The default pipeline order is **thinker → worker → verifier**. A Thinker produces a plan or specification, a Worker executes it, and a Verifier confirms the result is correct.

However, the order is not fixed. The orchestrator adapts it to the task:

- **High-risk changes** - consider **think → verify → work**. Validate the design before investing in implementation. If the design is flawed, the Worker never builds the wrong thing.
- **Rejected output** - if the Verifier rejects a Worker's output, the orchestrator routes back:
  - **Back to Worker** - the issue is an implementation defect; the Worker fixes and resubmits.
  - **Back to Thinker** - the issue is a design flaw; the scope or approach needs rethinking.
- **Accepted output** - the pipeline terminates. The artifact is ready for integration.
**Caution:** The orchestrator must define a verifiable termination condition before starting any delegated
  loop. Without one, the pipeline can cycle indefinitely between Worker and Verifier.

## Maker/Checker Split

The specialist that wrote the code must not be the same specialist that reviews it. This is non-negotiable.
**Caution:** **Maker/Checker Split** - The agent that produced an artifact must not validate it. A model
  grading its own work is too lenient. Always use a different specialist for review. If the reviewer
  is blocked on context they lack, the Thinker (e.g. Adventurer or Architect) provides that context
  - but the reviewer remains independent from the implementer.

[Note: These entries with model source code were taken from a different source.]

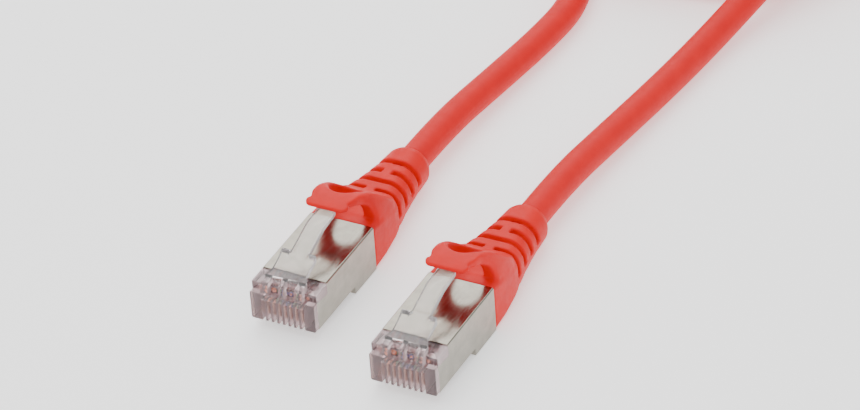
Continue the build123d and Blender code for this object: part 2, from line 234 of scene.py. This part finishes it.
def insulation(name, colour):
    """Wire insulation, one even colour with slightly darker patches."""
    shader = Shader(name, colour, 0.35)
    shader.vary_roughness(shader.noise(2.0), 0.3, 0.45)
    darker = [channel * 0.8 for channel in colour]
    shader.vary_colour(shader.noise(0.9), darker, colour)
    return shader.material


def foil():
    """Crinkled aluminium foil."""
    shader = Shader("foil", (0.83, 0.84, 0.85), 0.25, 1.0)
    shader.bump(shader.noise(2.5, 5.0, (1.0, 0.4, 1.0)), 0.08, 0.8)
    shader.vary_roughness(shader.noise(3.0), 0.15, 0.35)
    return shader.material


def woven_strap():
    """Hook and loop tape: a fine weave with a fuzzy surface."""
    shader = Shader("tie_strap", (0.03, 0.03, 0.033), 0.85, Sheen_Weight=0.4, Sheen_Roughness=0.5)
    weave = shader.node("ShaderNodeTexVoronoi", Scale=2.6)
    shader.join(shader.coordinates(), weave.inputs["Vector"])
    shader.bump(weave.outputs["Distance"], 0.15, 0.8)
    shader.vary_colour(weave.outputs["Distance"], (0.045, 0.045, 0.05), (0.012, 0.012, 0.014), 0.0, 0.8)
    return shader.material


MATERIALS = {
    "boot_vinyl": soft_vinyl("boot_vinyl", (0.66, 0.004, 0.004), (0.73, 0.006, 0.005), 0.5, 9.0),
    "jacket_vinyl": soft_vinyl("jacket_vinyl", (0.64, 0.006, 0.008), (0.70, 0.008, 0.010), 0.55, 6.0),
    "shield_nickel": plated_metal("shield_nickel", (0.29, 0.268, 0.225), (0.35, 0.325, 0.275), 0.18, 3.0,
                                  (1.0, 0.08, 1.0)),
    "clear_body": clear_plastic("clear_body", (0.92, 0.73, 0.75), (0.97, 0.95, 0.94)),
    "contact_gold": plated_metal("contact_gold", (0.55, 0.40, 0.24), (0.66, 0.50, 0.32), 0.25, 4.0,
                                 (1.0, 0.3, 1.0)),
    "tinned_copper": plated_metal("tinned_copper", (0.68, 0.67, 0.65), (0.80, 0.79, 0.77), 0.2, 5.0,
                                  (1.0, 0.2, 1.0)),
    "copper": plated_metal("copper", (0.80, 0.36, 0.22), (0.93, 0.52, 0.36), 0.22, 5.0, (1.0, 0.2, 1.0)),
    "inner_mould": soft_vinyl("inner_mould", (0.72, 0.71, 0.66), (0.80, 0.79, 0.75), 0.5, 5.0),
    "foil": foil(),
    "tie_strap": woven_strap(),
}
WIRE_COLOURS = {
    "orange": (0.85, 0.26, 0.04),
    "green": (0.07, 0.38, 0.13),
    "blue": (0.07, 0.17, 0.55),
    "brown": (0.22, 0.10, 0.05),
}
for colour_name, colour_value in WIRE_COLOURS.items():
    MATERIALS["wire_" + colour_name] = insulation("wire_" + colour_name, colour_value)


def finish_with(piece, slot_name):
    """Give a piece the material of one of the record's slots."""
    piece.data.materials.clear()
    piece.data.materials.append(MATERIALS[slot_name])


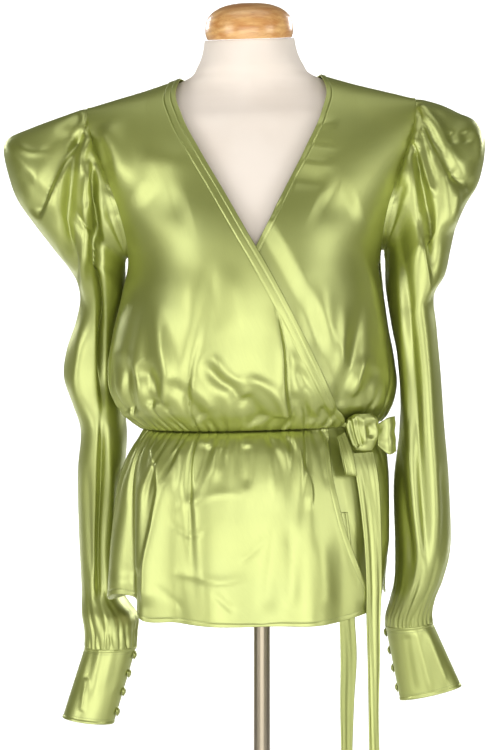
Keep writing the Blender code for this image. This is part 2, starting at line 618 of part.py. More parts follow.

The maker/checker split is why the pipeline defines separate specialists for Workers and Verifiers. A Builder never reviews their own output. A Reviewer is an independent specialist with different instructions, incentives, and permissions.

## Iteration Limits

Any delegated loop between specialists must define hard iteration limits up front. This prevents agent ping-pong - where two specialists pass work back and forth without converging.

Define before delegating:

- **Maximum rounds** - the upper bound on fix-attempt iterations (e.g., 3).
- **Escalation criteria** - what constitutes "stuck" and how to escalate (e.g., "after 3 failed attempts, surface the blocker with what was tried, what failed, and what input is needed to proceed").
- **Termination condition** - the verifiable state that ends the loop (e.g., "type check passes, tests pass, diff is focused on task scope").
**Note:** Without iteration limits, automated loops can consume excessive rounds on unsolvable problems.
  Always set a max before delegating, and escalate instead of retrying when the limit is reached.

## Workflow Modes

The pipeline supports three modes that control its depth. Each mode is suited to a different class of work.

| Mode                    | Pipeline                                          | Use Case                                                                                              |
| ----------------------- | ------------------------------------------------- | ----------------------------------------------------------------------------------------------------- |
| **Full pipeline**       | Thinker → Worker → Verifier (adaptive sequencing) | Production-grade work where correctness matters. Default for non-trivial changes.                     |
| **Research**            | Thinker only - STOP after analysis/design         | Understanding before committing. Reconnaissance, architecture evaluation, planning without execution. |
| **Fast implementation** | Worker only - skip recon and review               | Quick fixes in known territory where the design is obvious and risk is low.                           |

The orchestrator selects the mode based on task risk, novelty, and team context. A task can also escalate from one mode to another - if a fast implementation hits unexpected complexity, the orchestrator can fall back to the full pipeline.